Research Status and Trends in Universal Robotic Picking End-Effectors for Various Fruits

Abstract

The land used for fruit cultivation now exceeds 120 million hectares globally, with an annual yield of nearly 940 million tons. Fruit picking, the most labor-intensive task in agricultural production, is gradually shifting toward automation using intelligent robotic systems. As the component in direct contact with crops, specialized picking end-effectors perform well for certain fruits but lack adaptability to diverse fruit types and canopy structures. This limitation has constrained technological progress and slowed industrial deployment. The diversity of fruit shapes and the wide variation in damage thresholds—2–4 N for strawberries, 15–40 N for apples, and about 180 N for kiwifruit—further highlight the challenge of universal end-effector design. This review examines two major technical pathways: separation mechanisms and grasping strategies. Research has focused on how fruits are detached and how they can be securely held.

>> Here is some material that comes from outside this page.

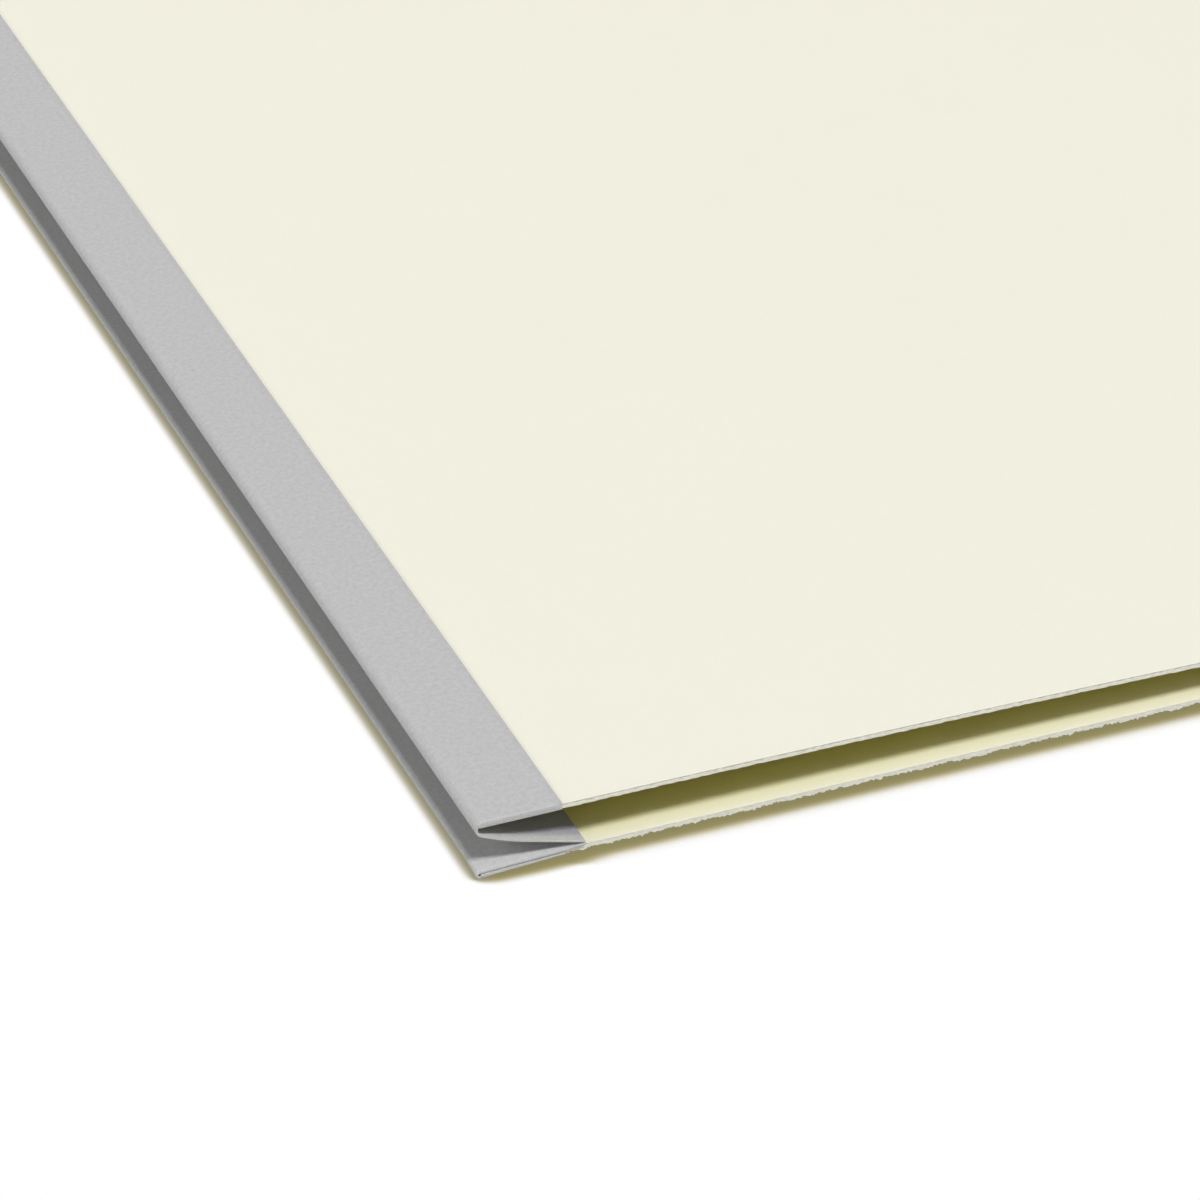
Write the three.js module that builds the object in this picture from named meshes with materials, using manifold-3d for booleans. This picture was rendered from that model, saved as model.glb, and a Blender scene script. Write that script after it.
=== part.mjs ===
import * as THREE from 'three';
import { mergeVertices } from 'three/addons/utils/BufferGeometryUtils.js';
import Module from 'manifold-3d';

const wasm = await Module();
wasm.setup();

// Closed pressboard folder lying on its back cover, in millimetres.
// X runs from the spine to the fore edge, Y along the spine and Z up from the table.

// Pressboard covers
const boardThickness = 0.635;
const coverLength = 298.45;
const frontCoverWidth = 222.25;
const backCoverWidth = 241.3;
const frontCornerRadius = 3.2;
const tabCornerRadius = 9.5;

// Gusset tape: one strip, glued to both outer faces and folded into the spine like a letter M
const tapeThickness = 0.3;
const frontFlapWidth = 10.08;
const backFlapWidth = 11.1;
const leafDepth = 13.8;
const upperFoldRadius = 1.2;
const leafLift = THREE.MathUtils.degToRad(15.3);
const leafSpringRadius = 36;

// How the closed folder lies
const spineOpening = 6.04;
const frontSetback = 0.62;
const foreEdgeRest = 0.1;

// Clearances
const glueGap = 0.03;
const foldGap = 0.05;

// Smoothness of the curves
const bowSegments = 18;
const leafSegments = 10;
const foldSegments = 12;
const cornerSegments = 10;

// Levels that follow from the stack of tape, board, tape
const backBoardBottom = tapeThickness + glueGap;
const backBoardTop = backBoardBottom + boardThickness;
const lowerLeafBottom = backBoardTop + glueGap;
const lowerLeafTop = lowerLeafBottom + tapeThickness;
const lowerFoldRadius = lowerLeafTop / 2;
const frontBoardBottom = backBoardTop + spineOpening;
const frontTapeTop = frontBoardBottom + boardThickness + glueGap + tapeThickness;
const upperFoldCentre = new THREE.Vector2(frontSetback, frontTapeTop - upperFoldRadius);
const lipReach = glueGap + tapeThickness;

// The front cover leaves the spine level and bows down until its fore edge rests on the back cover
const bowDrop = spineOpening - foreEdgeRest;
const bowRadius = (frontCoverWidth ** 2 + bowDrop ** 2) / (2 * bowDrop);
const bowCentre = new THREE.Vector2(frontSetback, frontBoardBottom - bowRadius);

const pressboard = () => new THREE.MeshStandardMaterial({ color: 0xf0eedf, roughness: 0.82, metalness: 0 });
const gussetTape = () => new THREE.MeshStandardMaterial({ color: 0xc0c0c0, roughness: 0.74, metalness: 0 });

// A profile drawn in X and Z, drawn out along the spine between two values of Y
function alongSpine(profile, startY, endY, curveSegments) {
  const geometry = new THREE.ExtrudeGeometry(profile, {
    depth: endY - startY,
    bevelEnabled: false,
    curveSegments,
  });
  geometry.rotateX(Math.PI / 2);
  geometry.translate(0, endY, 0);
  return geometry;
}

function block(minX, maxX, startY, endY, minZ, maxZ) {
  const geometry = new THREE.BoxGeometry(maxX - minX, endY - startY, maxZ - minZ);
  geometry.translate((minX + maxX) / 2, (startY + endY) / 2, (minZ + maxZ) / 2);
  return geometry;
}

function solidOf(geometry) {
  const bare = geometry.clone();
  bare.deleteAttribute('normal');
  bare.deleteAttribute('uv');
  const merged = mergeVertices(bare.index ? bare.toNonIndexed() : bare, 1e-5);
  return new wasm.Manifold(new wasm.Mesh({
    numProp: 3,
    vertProperties: new Float32Array(merged.attributes.position.array),
    triVerts: new Uint32Array(merged.index.array),
  }));
}

function geometryOf(solid) {
  const cut = solid.getMesh();
  const geometry = new THREE.BufferGeometry();
  geometry.setAttribute('position', new THREE.BufferAttribute(cut.vertProperties, 3));
  geometry.setIndex(new THREE.BufferAttribute(cut.triVerts, 1));
  geometry.computeVertexNormals();
  return geometry;
}

function named(name, geometry, material) {
  const mesh = new THREE.Mesh(geometry, material);
  mesh.name = name;
  return mesh;
}

// The plan of a cover: square at the spine, rounded at the two fore-edge corners
function coverPlan(spineX, width, cornerRadius) {
  const foreX = spineX + width;
  const plan = new THREE.Shape();
  plan.moveTo(spineX, 0);
  plan.lineTo(foreX - cornerRadius, 0);
  plan.absarc(foreX - cornerRadius, cornerRadius, cornerRadius, -Math.PI / 2, 0, false);
  plan.lineTo(foreX, coverLength - cornerRadius);
  plan.absarc(foreX - cornerRadius, coverLength - cornerRadius, cornerRadius, 0, Math.PI / 2, false);
  plan.lineTo(spineX, coverLength);
  plan.closePath();
  return plan;
}

// A point on the bow: so far from the front cover's spine edge, and so high above its underside
function bowPoint(reach, height) {
  const lean = Math.asin(reach / bowRadius);
  const radius = bowRadius + height;
  return new THREE.Vector2(bowCentre.x + radius * Math.sin(lean), bowCentre.y + radius * Math.cos(lean));
}

function lineToPoints(shape, points) {
  for (const point of points) {
    shape.lineTo(point.x, point.y);
  }
}

// The front cover's section, out to a given reach
function bowedBoard(reach) {
  const lean = Math.asin(reach / bowRadius);
  const board = new THREE.Shape();
  board.absarc(bowCentre.x, bowCentre.y, bowRadius + boardThickness, Math.PI / 2, Math.PI / 2 - lean, true);
  board.absarc(bowCentre.x, bowCentre.y, bowRadius, Math.PI / 2 - lean, Math.PI / 2, false);
  board.closePath();
  return board;
}

// A round stretch of tape about a fold centre, between two angles
function foldArc(centre, radius, startAngle, endAngle) {
  const arc = new THREE.Shape();
  arc.absarc(centre.x, centre.y, radius, startAngle, endAngle, false);
  arc.absarc(centre.x, centre.y, radius - tapeThickness, endAngle, startAngle, true);
  arc.closePath();
  return arc;
}

// Back cover: wider than the front one, so that its fore edge stands out as a straight tab
function backCover() {
  const geometry = new THREE.ExtrudeGeometry(coverPlan(0, backCoverWidth, tabCornerRadius), {
    depth: boardThickness,
    bevelEnabled: false,
    curveSegments: cornerSegments,
  });
  geometry.translate(0, 0, backBoardBottom);
  return named('back_cover', geometry, pressboard());
}

// Front cover: the bowed board, trimmed to its plan
function frontCover() {
  const trimMargin = 2;
  const bowed = alongSpine(
    bowedBoard(frontCoverWidth + trimMargin), -trimMargin, coverLength + trimMargin, bowSegments);
  const planHeight = bowDrop + boardThickness + 2 * trimMargin;
  const trim = new THREE.ExtrudeGeometry(coverPlan(frontSetback, frontCoverWidth, frontCornerRadius), {
    depth: planHeight,
    bevelEnabled: false,
    curveSegments: cornerSegments,
  });
  trim.translate(0, 0, frontBoardBottom + boardThickness + trimMargin - planHeight);
  return named('front_cover', geometryOf(solidOf(bowed).intersect(solidOf(trim))), pressboard());
}

// Back flap: the tape's glued end under the back cover, with a lip over the board at both ends
function backFlap() {
  const clear = backFlapWidth;
  const blank = block(0, backFlapWidth, -lipReach, coverLength + lipReach, 0, backBoardTop);
  const board = block(-clear, backFlapWidth + clear, -glueGap, coverLength + glueGap,
    tapeThickness, backBoardTop + clear);
  return named('back_flap', geometryOf(solidOf(blank).subtract(solidOf(board))), gussetTape());
}

// Lower fold: the half turn round the back cover's spine edge
function lowerFold() {
  const centre = new THREE.Vector2(0, lowerFoldRadius);
  const turn = foldArc(centre, lowerFoldRadius, Math.PI / 2, 3 * Math.PI / 2);
  return named('lower_fold', alongSpine(turn, -lipReach, coverLength + lipReach, foldSegments), gussetTape());
}

// Lower leaf: the flat half of the gusset, lying on the inner face of the back cover
function lowerLeaf() {
  const sheet = block(foldGap, leafDepth, -lipReach, coverLength + lipReach, lowerLeafBottom, lowerLeafTop);
  return named('lower_leaf', sheet, gussetTape());
}

// Upper leaf: straight out of the centre crease, then springing up in a long curve to the upper fold
function upperLeaf() {
  const along = new THREE.Vector2(Math.cos(leafLift), -Math.sin(leafLift));
  const up = new THREE.Vector2(Math.sin(leafLift), Math.cos(leafLift));
  const crease = new THREE.Vector2(leafDepth, lowerLeafTop + glueGap);
  const reach = crease.clone().addScaledVector(up, leafSpringRadius).sub(upperFoldCentre);
  const forward = reach.dot(along);
  const straight = forward
    - Math.sqrt(forward ** 2 - reach.lengthSq() + (leafSpringRadius - upperFoldRadius) ** 2);
  const curveStart = crease.clone().addScaledVector(along, -straight);
  const curveCentre = curveStart.clone().addScaledVector(up, leafSpringRadius);
  const startAngle = Math.atan2(-up.y, -up.x);
  const endAngle = Math.atan2(upperFoldCentre.y - curveCentre.y, upperFoldCentre.x - curveCentre.x);
  const profile = new THREE.Shape();
  profile.moveTo(crease.x, crease.y);
  profile.absarc(curveCentre.x, curveCentre.y, leafSpringRadius, startAngle, endAngle, true);
  profile.absarc(curveCentre.x, curveCentre.y, leafSpringRadius - tapeThickness, endAngle, startAngle, false);
  profile.lineTo(crease.x + tapeThickness * up.x, crease.y + tapeThickness * up.y);
  profile.closePath();
  const leaf = alongSpine(profile, -lipReach, coverLength + lipReach, leafSegments);
  const turningRoom = new THREE.CylinderGeometry(
    upperFoldRadius + foldGap, upperFoldRadius + foldGap, coverLength + 4 * lipReach, 4 * foldSegments);
  turningRoom.translate(upperFoldCentre.x, coverLength / 2, upperFoldCentre.y);
  return named('upper_leaf', geometryOf(solidOf(leaf).subtract(solidOf(turningRoom))), gussetTape());
}

// Upper fold: the lower quarter of the turn round the front cover's spine edge
function upperFold() {
  const startAngle = Math.PI + foldGap / upperFoldRadius;
  const endAngle = 3 * Math.PI / 2 - leafLift;
  const turn = foldArc(upperFoldCentre, upperFoldRadius, startAngle, endAngle);
  return named('upper_fold', alongSpine(turn, -lipReach, coverLength + lipReach, foldSegments), gussetTape());
}

// Front flap: the upper quarter of the turn and the tape's glued end, with a lip over the board at both ends
function frontFlap() {
  const underTape = boardThickness + glueGap;
  const midTape = underTape + tapeThickness / 2;
  const overTape = underTape + tapeThickness;
  const profile = new THREE.Shape();
  profile.absarc(upperFoldCentre.x, upperFoldCentre.y, upperFoldRadius, Math.PI, Math.PI / 2, true);
  lineToPoints(profile, [bowPoint(frontFlapWidth, overTape), bowPoint(frontFlapWidth, underTape)]);
  profile.absarc(
    upperFoldCentre.x, upperFoldCentre.y, upperFoldRadius - tapeThickness, Math.PI / 2, Math.PI, false);
  profile.closePath();
  const lip = new THREE.Shape([
    bowPoint(0, 0), bowPoint(frontFlapWidth, 0), bowPoint(frontFlapWidth, midTape), bowPoint(0, midTape)]);
  const tape = solidOf(alongSpine(profile, -lipReach, coverLength + lipReach, foldSegments));
  const nearLip = solidOf(alongSpine(lip, -lipReach, -glueGap, foldSegments));
  const farLip = solidOf(alongSpine(lip, coverLength + glueGap, coverLength + lipReach, foldSegments));
  return named('front_flap', geometryOf(tape.add(nearLip).add(farLip)), gussetTape());
}

const folder = new THREE.Group();
folder.add(backCover(), backFlap(), lowerFold(), lowerLeaf(), upperLeaf(), upperFold(), frontFlap(), frontCover());

// The origin is the middle of the closed folder's footprint, on the table
const spineOverhang = Math.max(lowerFoldRadius, upperFoldRadius - frontSetback);
folder.position.set(-(backCoverWidth - spineOverhang) / 2, -coverLength / 2, 0);

export default folder;
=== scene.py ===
import math

import bmesh
import bpy
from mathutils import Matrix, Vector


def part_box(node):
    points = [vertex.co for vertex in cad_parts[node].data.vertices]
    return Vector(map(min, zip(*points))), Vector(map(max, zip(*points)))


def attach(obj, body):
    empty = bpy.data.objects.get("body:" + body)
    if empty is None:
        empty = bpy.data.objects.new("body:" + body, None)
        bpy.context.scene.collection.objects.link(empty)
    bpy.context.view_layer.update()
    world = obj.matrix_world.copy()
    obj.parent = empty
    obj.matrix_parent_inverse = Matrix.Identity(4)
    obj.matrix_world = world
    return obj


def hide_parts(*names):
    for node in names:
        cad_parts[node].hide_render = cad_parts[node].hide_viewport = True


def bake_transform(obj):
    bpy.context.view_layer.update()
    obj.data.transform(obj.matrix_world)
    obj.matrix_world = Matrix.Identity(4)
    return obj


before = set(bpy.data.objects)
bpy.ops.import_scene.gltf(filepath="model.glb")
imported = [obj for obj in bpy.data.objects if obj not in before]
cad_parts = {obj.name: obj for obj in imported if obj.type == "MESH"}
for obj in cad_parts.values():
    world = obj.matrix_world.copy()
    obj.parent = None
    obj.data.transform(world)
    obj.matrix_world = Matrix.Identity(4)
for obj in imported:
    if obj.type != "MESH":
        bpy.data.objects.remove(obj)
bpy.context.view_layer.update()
bpy.ops.object.select_all(action="DESELECT")


# Camera: a long lens that looks down on the near corner of the spine,
# from the left and in front, as in the photograph.
bpy.ops.object.camera_add(
    location=(-0.326001, -0.688470, 0.408879),
    rotation=(math.radians(57.377), 0, math.radians(-22.323)),
)
camera = bpy.context.object
camera.name = "camera"
camera.data.sensor_width = 36
camera.data.lens = 174.811
camera.data.clip_start = 0.01
camera.data.clip_end = 50
bpy.context.scene.camera = camera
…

Recent advances and limitations in both approaches are systematically analyzed. Most prototypes have achieved picking success rates exceeding 80%, with average cycle times reduced to 4–5 s per fruit. However, most designs remain at Technology Readiness Levels (TRLs) 3–5, with only a few reaching TRLs 6–7 in greenhouse trials. A dedicated section also discusses advanced technologies, including tactile sensing, smart materials, and artificial intelligence, which are driving the next generation of picking end-effectors. Finally, challenges and future trends for highly universal agricultural end-effectors are summarized. Humanoid picking hands represent an important direction for the development of universal picking end-effectors. The insights from this review are expected to accelerate the industrialization and large-scale adoption of robotic picking systems.